Ranking data naturally appears in a wide variety of situations, especially in modern data processing applications (search engines, recommendation systems). In a real-world scenario, understanding how to fit a specific dataset and to design a pipeline to solve a ranking problem is therefore crucial.

This blog aims to illustrate how to set up and build a Learning to Rank (LTR) system starting from the available data, creating and manipulating the training set and the test set, and then training a ranking model using open source libraries.

LTR is an application of machine learning in Information Retrieval, where training data consist of lists of items defined as query-document pairs to which a relevance rating is associated. The key challenge of applying LRT is to come up with the optimal ordering of these items with respect to a given query.

Problem Statement 

This internal project began during the Sease Company Meeting held in September, as part of the Machine Learning Multidisciplinary Hackathon. The objective of the Sease’s Hackathon was to adapt the Spotify dataset on Worldwide Daily Song Ranking (available on kaggle) to an LTR task.

The dataset is about the daily ranking of the 200 most listened songs in 53 countries by Spotify users; it spans over the period from 1 January 2017 to 9 January 2018 and contains more than 3 million rows, 6629 artists, and 18598 songs for a total count of one hundred five billion streams counts. The picture below shows all the available dataset features. The challenge was modifying the structure of the Spotify dataset, which was not originally created for an LTR task, in order to obtain query-document pairs with an estimated relevance judgment.


Our Approach

During the exploration of the dataset, we began to brainstorm and comprehend which features may or may not impact the relevance of the documents (songs). We start this phase by distinguishing the feature levels:

  • Document level: describes a property of the DOCUMENT and its value depends only on the document instance;
  • Query level: describes a property of the QUERY and its value depends only on the query instance;
  • Query Dependent: describes a property of the QUERY in correlation with the DOCUMENT, so its value depends on the query and document instance.

The breakdown of the features is shown in detail in the table below.

Let’s set up a Learning to Rank experiment

Learning to Rank links machine learning with the search engines. In our hypothetical scenario, we assumed a trained ranking model deployed into Spotify’s search engine, where:

  • documents are the songs,
  • the query is a search for one of the region/country,
  • the relevance rating is estimated from the position on the chart,
  • the feature vector is composed of all the other N given features.

Spotify’s search engine takes in input the ‘Region’ (Country), as the query issued by the user, it then extrapolates the best results for that query, with traditional IR, and passes them to the re-ranking model. The re-ranking model will re-order the best results before returning them to the user. In other words, the model is able to return a re-ranking of the songs based on their relevance to the query (i.e. in our case the most relevant songs for that country).

Data Preprocessing

Data preprocessing is the most important step of the pipeline; it is a data mining technique used to transform the raw data in a useful and suitable format that can be interpreted and parsed by the algorithm.

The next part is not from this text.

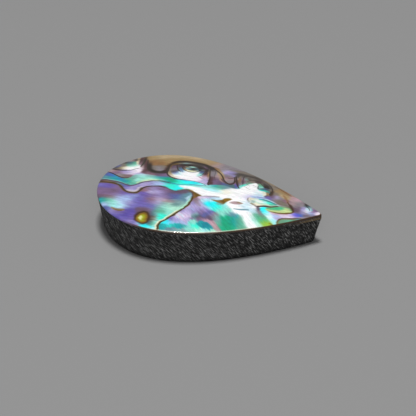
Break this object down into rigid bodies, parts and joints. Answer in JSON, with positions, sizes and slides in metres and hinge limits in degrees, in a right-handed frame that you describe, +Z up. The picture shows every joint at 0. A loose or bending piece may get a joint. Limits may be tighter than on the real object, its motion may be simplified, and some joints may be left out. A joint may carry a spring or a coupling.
{
  "type": "abalone shell cabochon",
  "caption": "Pear-shaped cabochon: a polished, slightly domed slice of abalone shell bonded to a thick dark backing, for setting in jewellery.",
  "frame": {"origin": "middle of the flat underside, at the bottom centre of the bounding box", "axes": "+X along the length towards the pointed tip, +Y across the width, +Z up out of the polished face"},
  "size_m": [0.04, 0.025, 0.0075],
  "materials": {
    "nacre": "high polish, iridescent mother-of-pearl",
    "backing": "coarsely sanded, matte charcoal"
  },
  "bodies": {
    "root": {"shell": "nacre", "backing": "backing"}
  },
  "joints": []
}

Our data preprocessing pipeline starts with the Data cleaning phase.
Data cleaning is the process of ensuring that data is correct, consistent, and usable, removing and manipulating those irrelevant and missing parts of the real-world data we collect. We applied this technique in our Spotify dataset checking its completeness and founding a total of 657 NaN (Not a Number) in the Track Name and Artist features.
Since the songs and relative artists recur in our dataset (on songs chart of different days) and that each song-artist pair is uniquely identified by an ID (that is the URL feature encoded as an enumerated type), the creation of a dictionary helped us to manage and fill in these missing values. A dictionary consists of a collection of key-value pairs; we have used the univocal ID of the song as keys and the Track names as values. Every time we found a missing value in the Track Name, we check for the same song-artist ID in the dictionary keys and populate the missing value with the corresponding dictionary value. The same thing was done to fill in all rows containing missing values in the Artist column.

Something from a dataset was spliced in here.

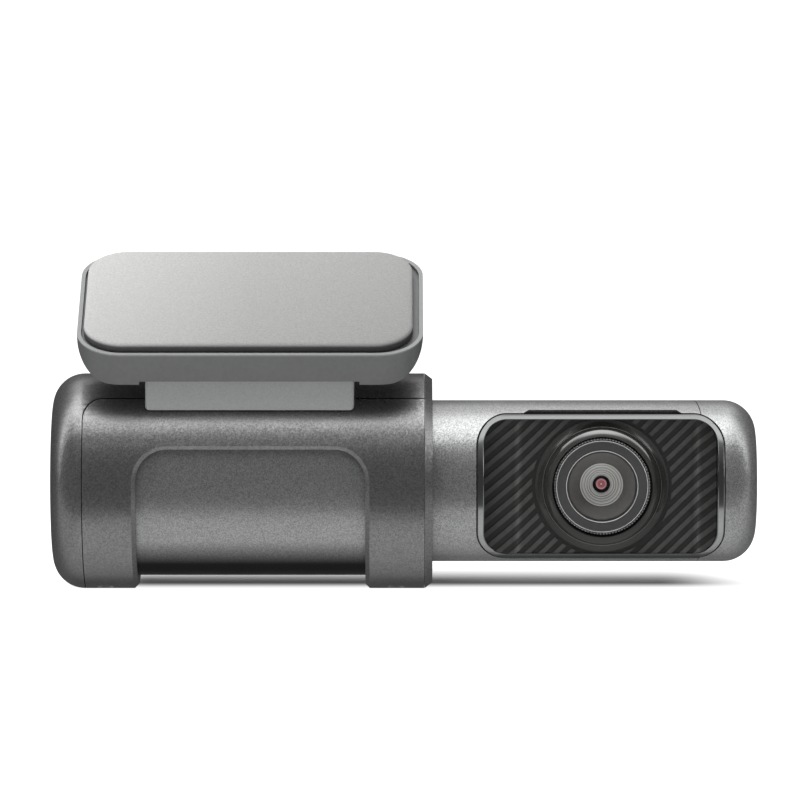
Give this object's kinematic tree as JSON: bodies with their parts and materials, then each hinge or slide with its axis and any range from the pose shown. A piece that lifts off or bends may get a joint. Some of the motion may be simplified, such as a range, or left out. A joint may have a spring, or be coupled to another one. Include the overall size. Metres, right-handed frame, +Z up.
{
  "type": "dash camera",
  "caption": "Barrel dash camera: fixed main barrel hung from a sloping adhesive windscreen plate, with a narrower swivelling lens barrel at one end.",
  "frame": {"origin": "centre of the adhesive face of the windscreen pad", "axes": "+X along the barrels from the main barrel to the lens barrel, lens looks along -Y (road side), +Z up"},
  "size_m": [0.1174, 0.036, 0.056],
  "materials": {
    "gunmetal_shell": "satin fine metallic",
    "mount_grey": "satin",
    "foam_pad": "fine foam",
    "steel_screw": "zinc plated",
    "black_plastic": "moulded",
    "circuit_board": "solder mask",
    "chip_black": "epoxy",
    "shield_tin": "tinned",
    "ceramic": "matt",
    "aluminium_part": "plain",
    "grey_silicone": "soft",
    "capacitor_sleeve": "shrink sleeve",
    "paper_cone": "fibrous",
    "light_guide": "clear, frosted",
    "bezel_metal": "satin anodised",
    "stripe_dark": "dark with lighter ribs",
    "lens_black": "polished black",
    "lens_ring": "satin black",
    "baffle_grey": "stepped, matt",
    "lens_glass": "coated",
    "coated_glass": "red coating",
    "filter_glass": "blue filter",
    "sensor_face": "polished",
    "spring_steel": "spring temper",
    "cable_black": "sheathed"
  },
  "bodies": {
    "mount": {"mount_plate": "mount_grey", "adhesive_pad": "foam_pad", "mount_foot": "mount_grey", "mount_screws": "steel_screw"},
    "main_housing": {"end_cap_spine": "gunmetal_shell", "front_shell": "gunmetal_shell", "rear_shell": "gunmetal_shell", "end_ring": "gunmetal_shell", "slide_rail": "black_plastic", "rail_screws": "steel_screw", "inner_housing": "gunmetal_shell", "shell_screws": "steel_screw", "end_ring_screws": "steel_screw", "speaker": "black_plastic", "speaker_diaphragm": "paper_cone", "main_board": "circuit_board", "board_screws": "steel_screw", "processor": "chip_black", "thermal_pad": "grey_silicone", "heat_spreader": "aluminium_part", "memory_chips": "chip_black", "storage_chip": "chip_black", "wifi_module": "shield_tin", "camera_connector": "black_plastic", "supercapacitors": "capacitor_sleeve", "antenna_bracket": "black_plastic", "satellite_antenna": "ceramic", "usb_c_port": "shield_tin", "button_board": "circuit_board", "button_switches": "shield_tin", "status_lights": "light_guide", "light_pipes": "light_guide", "microphone": "shield_tin", "wave_washer": "spring_steel"},
    "camera_barrel": {"camera_barrel_shell": "gunmetal_shell", "barrel_end_cap": "gunmetal_shell", "pivot_journal": "black_plastic", "journal_screws": "steel_screw", "retaining_clip": "spring_steel", "window_bezel": "bezel_metal", "striped_plate": "stripe_dark", "camera_chassis": "black_plastic", "lens_dome_ring": "lens_black", "knurled_ring": "bezel_metal", "lens_retainer": "lens_ring", "front_element": "lens_glass", "lens_baffle": "baffle_grey", "inner_element": "coated_glass", "lens_barrel": "black_plastic", "rear_element": "lens_glass", "lens_holder": "black_plastic", "infrared_filter": "filter_glass", "image_sensor": "sensor_face", "sensor_board": "circuit_board", "sensor_screws": "steel_screw", "image_cable": "cable_black"},
    "power_button": {"power_button": "mount_grey"},
    "record_button": {"record_button": "mount_grey"},
    "wireless_button": {"wireless_button": "mount_grey"},
    "mute_button": {"mute_button": "mount_grey"}
  },
  "joints": [
    {"name": "mount_slide", "type": "slide", "parent": "mount", "child": "main_housing", "axis": [1, 0, 0], "range_m": [0, 0.036]},
    {"name": "barrel_swivel", "type": "hinge", "parent": "main_housing", "child": "camera_barrel", "pos_m": [0.029, 0.0025, -0.03089], "axis": [1, 0, 0], "range_deg": [-60, 45]},
    {"name": "power_button_press", "type": "slide", "parent": "main_housing", "child": "power_button", "axis": [0, -1, 0], "range_m": [0, 0.0004], "stiffness_N_per_m": 900, "springref_m": -0.0002},
    {"name": "record_button_press", "type": "slide", "parent": "main_housing", "child": "record_button", "axis": [0, -1, 0], "range_m": [0, 0.0004], "stiffness_N_per_m": 900, "springref_m": -0.0002},
    {"name": "wireless_button_press", "type": "slide", "parent": "main_housing", "child": "wireless_button", "axis": [0, -1, 0], "range_m": [0, 0.0004], "stiffness_N_per_m": 900, "springref_m": -0.0002},
    {"name": "mute_button_press", "type": "slide", "parent": "main_housing", "child": "mute_button", "axis": [0, -1, 0], "range_m": [0, 0.0004], "stiffness_N_per_m": 900, "springref_m": -0.0002}
  ]
}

Additionally, Feature Engineering is vital to prepare the proper input dataset, select the most important features, transform them and/or create new features from existing ones. In particular, categorical features, typically stored as text values, need to be encoded in numbers since most machine learning algorithms cannot handle them. Therefore, there is no single answer on how to approach this problem and we were faced with the challenge of figuring out how to transform these text attributes into suitable numerical values.

Let’s see in detail the structure of the features and the approach we decided to undertake to solve this problem:

  • Position: song’s position on chart – Relevance Rating

This feature was used to estimate the Relevance Rating, our Target variable. Using position values ​​as relevancy labels would not have been appropriate, their values ​​range is indeed from 1 to 200 and it may be too wide and misleading to the model.
Therefore we decided to group the position values using a form of quantization called data binning, a data pre-processing technique for grouping numbers into fewer “bins”. We tested two different variations, relevance labels from 0 to 10 and relevance labels from 0 to 20, and then checked how the model performance changed. In doing the data binning, we tried to keep a finer grain in the grouping of the most relevant songs (those in the highest positions of the chart). In the figure below there is an example of data binning. Here we generate relevance labels from 0 to 10 in the so-called Ranking column.

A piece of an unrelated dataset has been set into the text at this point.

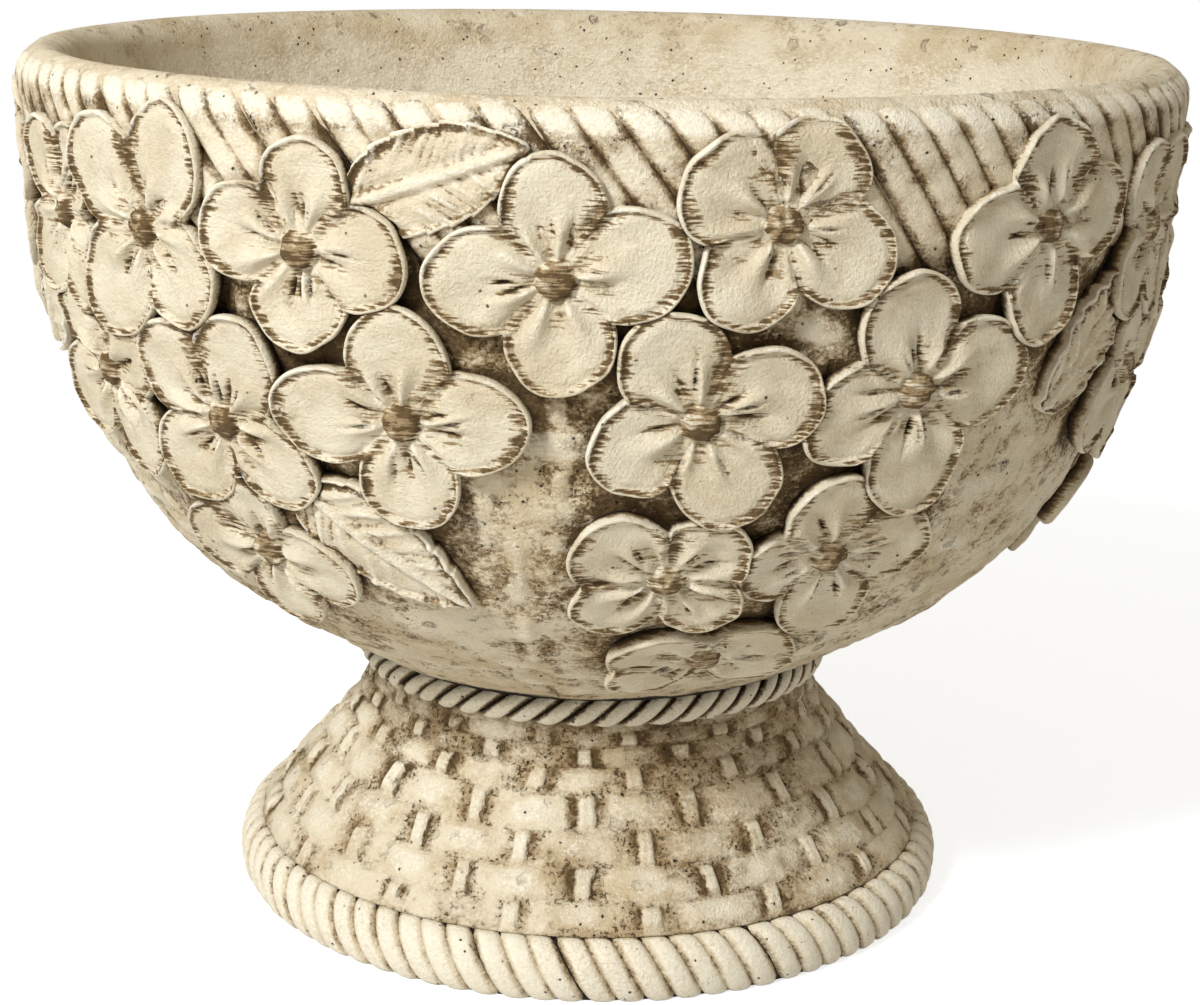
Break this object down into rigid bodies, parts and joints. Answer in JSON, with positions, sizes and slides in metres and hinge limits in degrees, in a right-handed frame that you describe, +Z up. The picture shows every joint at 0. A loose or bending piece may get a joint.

  • Track Name: song title – Document Level Feature

We decided to encode this variable using 2 different approaches: Hash Encoding and Doc2Vec; then we made a comparison between these two techniques based on the models’ output.

Feature hashing maps each category, in the categorical feature Track Name, to an integer within a pre-determined range. To implement this method, we use the category_encoders [1] library.
We specified, as main arguments of the function, the column to encode, the dimensionality of the feature vectors (by default equals to 8), and the hash function to apply (by default the ‘md5’ algorithm). After the encoding, the Track Name feature has been replaced by 8 new additional columns, from col_0 to col_7 [index 0 to 7], which contain binary values either 1 or 0.

Doc2Vec is an unsupervised algorithm that represents a document/sentence as a vector [2]. It is an adaptation of Word2Vec, one of the most popular techniques in Natural Language Processing, and is applied to the entire document instead of its individual words. It uses deep learning and neural networks-based techniques to computes a feature vector for every document/sentences in the corpus. Doc2Vec operates on the logic that the meaning of a word also depends on the document that it occurs in; for this reason, we need to specify a tag (i.e. a unique document id, named Paragraph ID) to each sentence (or paragraph).

Main step:

  1. Preprocess the ‘Track Name’ feature strings, converting to lowercase, keeping only alphanumeric and spaces, and removing punctuation;
  2. Replace each sentence (song title) with a list of its words;
  3. Convert these sentences into a training corpus of TaggedDocument, consisting of 2 parts: list of words and relative tag. For simplicity, we only assign to each sentence a unique integer id using the indices of song titles as a tag.
  4. Create the vocabulary, which is a list of all of the unique words extracted from the training corpus
  5. Pass the TaggedDocument as the input to the Doc2Vec function. Other parameters specified in the function are:
    • dm: to define the training algorithm (by default dm =1, which is the Distributed Memory version of Paragraph Vector (PV-DM));
    • vector_size: to define the dimensionality of the feature vectors (100 by default);
    • min_count: to ignore all words with a total frequency lower than the set value.
  6. Use the docvecs property [model.docvecs.doctag_syn0] to get all the trained vectors for the ‘document tags’ seen during training. Track Name feature has been replaced by 100 new additional encoded columns, as shown in the picture below.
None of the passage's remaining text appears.